I’m not a big foodie by any stretch, but if there’s one foodie film I can set on repeat-play, it’s Ratatouille.  My favorite part is when the curmudgeon of food critic, Anton Ego, takes a bite of ratatouille and the taste propels him back to childhood memories of his mother’s home cooking.

Okay so maybe my sentiments of “home cooking” aren’t exactly the same. But it’s what I felt when my mom arrived in Korea with a bento plate on Christmas day and it was from Hawaii’s own Kabuki Restaurant in Waimalu Shopping Center.

Musubi (rice ball wrapped with seaweed) and potato hash.

“Broke da mouth ono! “, this ultra-simple food been a favorite of mine since childhood.  Bought with the loving hands of my dad (who drives down to pick it up) and toted overseas by my mom, my Kabuki bento packs the flavor of the Hawaiian Islands and the uncomplicated and cozy taste of home. It’s been my aloha meal pack whenever I’ve left the islands to return to a surrogate home and the dish which welcomes me each time I reunite with family.

I’ve not set foot in nor eaten at Kabuki  restaurant, yet I’m convinced the cook in the kitchen must look exactly like my mom.

There’s something in home cooking, which makes me willingly pull out all my stubborn anti-meat and rice eating laws. All the rice in Korea couldn’t replace the quality smack of home-ono in a Kabuki rice ball (and I began declining my school lunch rice this late semester; I don’t enjoy the taste that much)! And the potato hash? Aside from the fact there’s a teeny bit of meat mixed into it, it’s savory milky taste makes it chopstick-licking good!
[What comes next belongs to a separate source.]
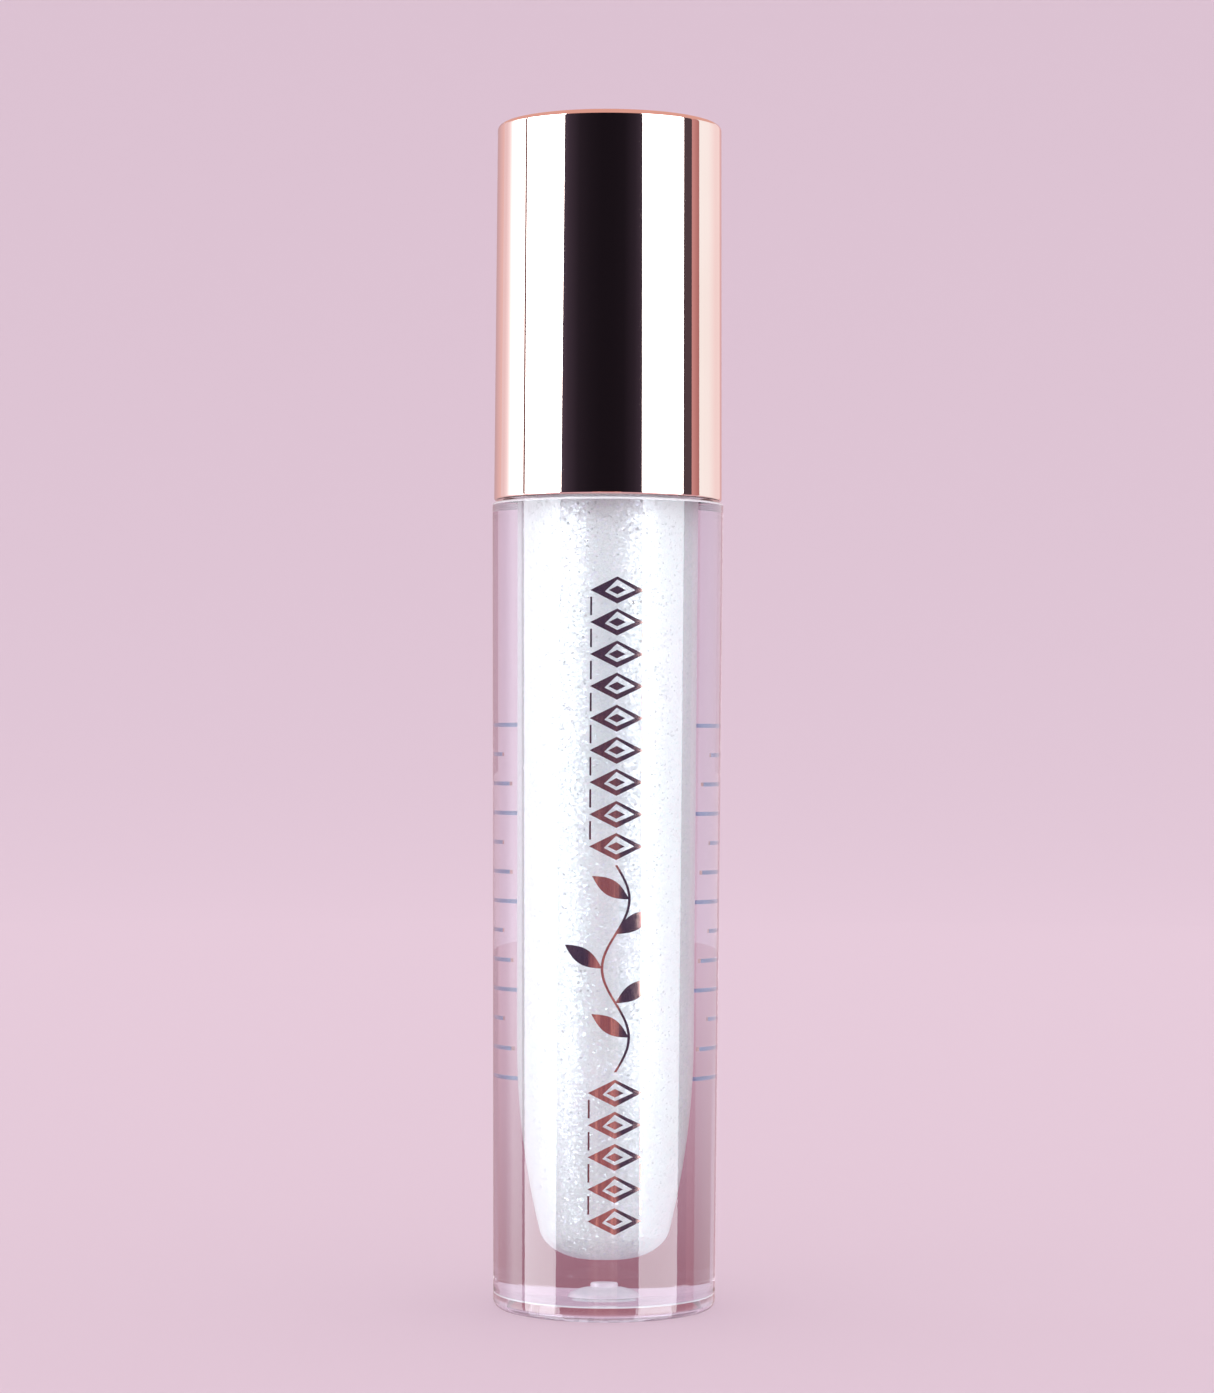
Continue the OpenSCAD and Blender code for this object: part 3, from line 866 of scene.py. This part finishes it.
def weight_ring():
    """Turned steel ring with chamfers and two shallow tool grooves."""
    low, high = box("cap_weight")
    bore_r, outer_r = reach("cap_weight", low.z, high.z)
    inner_edge, outer_edge = 0.15, 0.3
    groove_inset, groove_half, groove_depth = 2.4, 0.2, 0.12
    corners = [(bore_r, low.z, inner_edge), (outer_r, low.z, outer_edge)]
    for z in (low.z + groove_inset, high.z - groove_inset):
        corners.append((outer_r, z - groove_half, 0))
        corners.append((outer_r - groove_depth, z, 0.1))
        corners.append((outer_r, z + groove_half, 0))
    corners += [(outer_r, high.z, outer_edge), (bore_r, high.z, inner_edge)]
    bm = lathe(rounded(corners, closed=True, steps=4), 128, closed=True)
    add_piece("weight_ring", bm, steel_material(), "weight", "plated_steel", "cap_weight")


def liner():
    """Threaded liner: skirt with its ridge inside, rim, roof, ribs and the boss for the rod."""
    low, high = box("inner_cap")
    skirt_r, rim_r, roof_r = 7.9, 8.4, 8.3
    thread_r = 6.7
    seal_top = box("gasket")[1].z
    roof_low = seal_top + 0.03
    roof_top = roof_low + 1.3
    boss_r = 3.4
    bore_r = 2.03
    socket_top = high.z - 0.9
    start_z = neck_thread_z - CAP_THREAD_DROP
    inside = upright(thread_r, roof_low - 0.4, low.z + 0.3, 0.1)
    outline = rounded([
        (0, socket_top, 0),
        (bore_r, socket_top, 0.1),
        (bore_r, roof_low, 0.1),
        (thread_r, roof_low, 0.3),
        (thread_r, roof_low - 0.35, 0),
    ]) + inside + rounded([
        (thread_r, low.z + 0.25, 0),
        (thread_r, low.z, 0.2),
        (rim_r, low.z, 0.15),
        (rim_r, low.z + 1, 0.1),
        (skirt_r, low.z + 1, 0.1),
        (skirt_r, roof_low, 0.1),
        (roof_r, roof_low, 0.1),
        (roof_r, roof_top, 0.1),
        (boss_r, roof_top, 0.2),
        (boss_r, high.z, 0.2),
        (0, high.z, 0),
    ])

    def ridge(angle, r, z):
        inner = abs(r - thread_r) < 0.01 and low.z + 0.3 <= z <= roof_low - 0.4
        return -thread_height(angle, z, start_z) if inner else 0

    bm = lathe(outline, shift=ridge)
    ribs, fins, thick, fin_r, fin_h = 12, 4, 0.8, 5.1, 4
    for i in range(ribs):
        turn = i * 360 / ribs
        upright_block(bm, turn, skirt_r - 0.1, roof_r - 0.05, thick, low.z + 0.9, roof_low + 0.1)
    for i in range(fins):
        turn = (i + 0.5) * 360 / fins
        upright_block(bm, turn, boss_r - 0.1, fin_r, thick, roof_top - 0.1, roof_top + fin_h)
    material = moulded_material("liner_plastic", (0.93, 0.93, 0.92), (0.87, 0.87, 0.87), 0.38, 300, 0.25)
    add_piece("threaded_liner", bm, material, "cap", "liner_plastic", "inner_cap", sharp=40)


def upright_block(bm, turn, inner, outer, width, low, high):
    """Adds an upright rib or fin with rounded outer edges to a mesh."""
    made = bmesh.ops.create_cube(bm, size=1)["verts"]
    size = Matrix.Diagonal((outer - inner, width, high - low, 1))
    place = Matrix.Translation(((inner + outer) / 2, 0, (low + high) / 2))
    spin = Matrix.Rotation(math.radians(turn), 4, "Z")
    bmesh.ops.transform(bm, matrix=Matrix.Scale(MM, 4) @ spin @ place @ size, verts=made)
    edges = {e for v in made for e in v.link_edges}
    bmesh.ops.bevel(bm, geom=list(edges), offset=0.08 * MM, segments=2, affect="EDGES")


def rod():
    """Wand's rod, with its snap bead in the boss and the socket at its lower end."""
    low, high = box("stem")
    r = 2.0
    socket_r = 1.23
    socket_top = low.z + 5.2
    snap_r = high.x
    snap_z = high.z - 2.7
    outline = rounded([
        (0, socket_top, 0),
        (socket_r, socket_top, 0.1),
        (socket_r, low.z, 0.08),
        (r, low.z, 0.15),
        (r, snap_z - 0.6, 0.05),
        (snap_r, snap_z - 0.4, 0.05),
        (snap_r, snap_z, 0.05),
        (r, snap_z + 0.6, 0.1),
        (r, high.z, 0.4),
        (0, high.z, 0),
    ])
    material = moulded_material("rod_plastic", (0.94, 0.93, 0.92), (0.9, 0.89, 0.88), 0.28, 260, 0.4)
    add_piece("wand_rod", lathe(outline, 128), material, "cap", "rod_plastic", "stem")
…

So take me to veggie hell! With my mom and my Kabuki bento in front of me, Christmas in Korea was certainly something to Ho-ho-ho and feel jolly about.

Kabuki Restaurant
808-487-2424
98-042 Kamehameha Hwy. (at Waimalu Shopping Center)
Aiea, Hawaii 96701

Are there any holiday comfort foods which make you go weak? What foods would you sin for?